I am also lucky enough to have attended the Kentucky Derby four times in my life and have also been to Churchill Downs in Louisville for their Thanksgiving Event. I’ve channeled that into a couple of books recently.
What does your family think of your writing?
They are super proud of me and have attended many of my in-person events. My youngest and her vet school friends help me with TikTok videos for my books. At various times I’ve provided books to my older kids’ friends. They love to say their mom writes sexy stories with romantic endings. Now that my husband understands that I can’t NOT write, and it’s less about being rich and famous and more about making the fans I have happy, he’s super supportive and provides me with plot bunnies on the regular.

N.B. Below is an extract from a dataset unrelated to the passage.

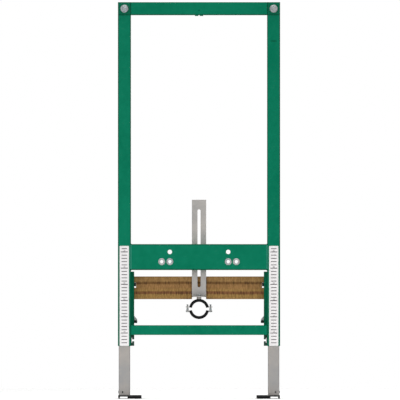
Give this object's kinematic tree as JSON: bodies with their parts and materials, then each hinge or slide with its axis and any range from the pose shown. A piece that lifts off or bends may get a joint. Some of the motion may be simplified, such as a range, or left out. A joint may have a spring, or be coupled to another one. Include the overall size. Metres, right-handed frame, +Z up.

We are actually going to write a series together next year that combines his love/extreme knowledge of cars and Formula 1 racing and my desire to write a new series.
What is the number one item on your bucket list?
One of my absolute author heroes is Kennedy Ryan.  She recently had the cover of her latest book REELS featured on a  digital screen at Times Square, and quite honestly, I think that is now at the top of my bucket list – to have that happen for one of my books!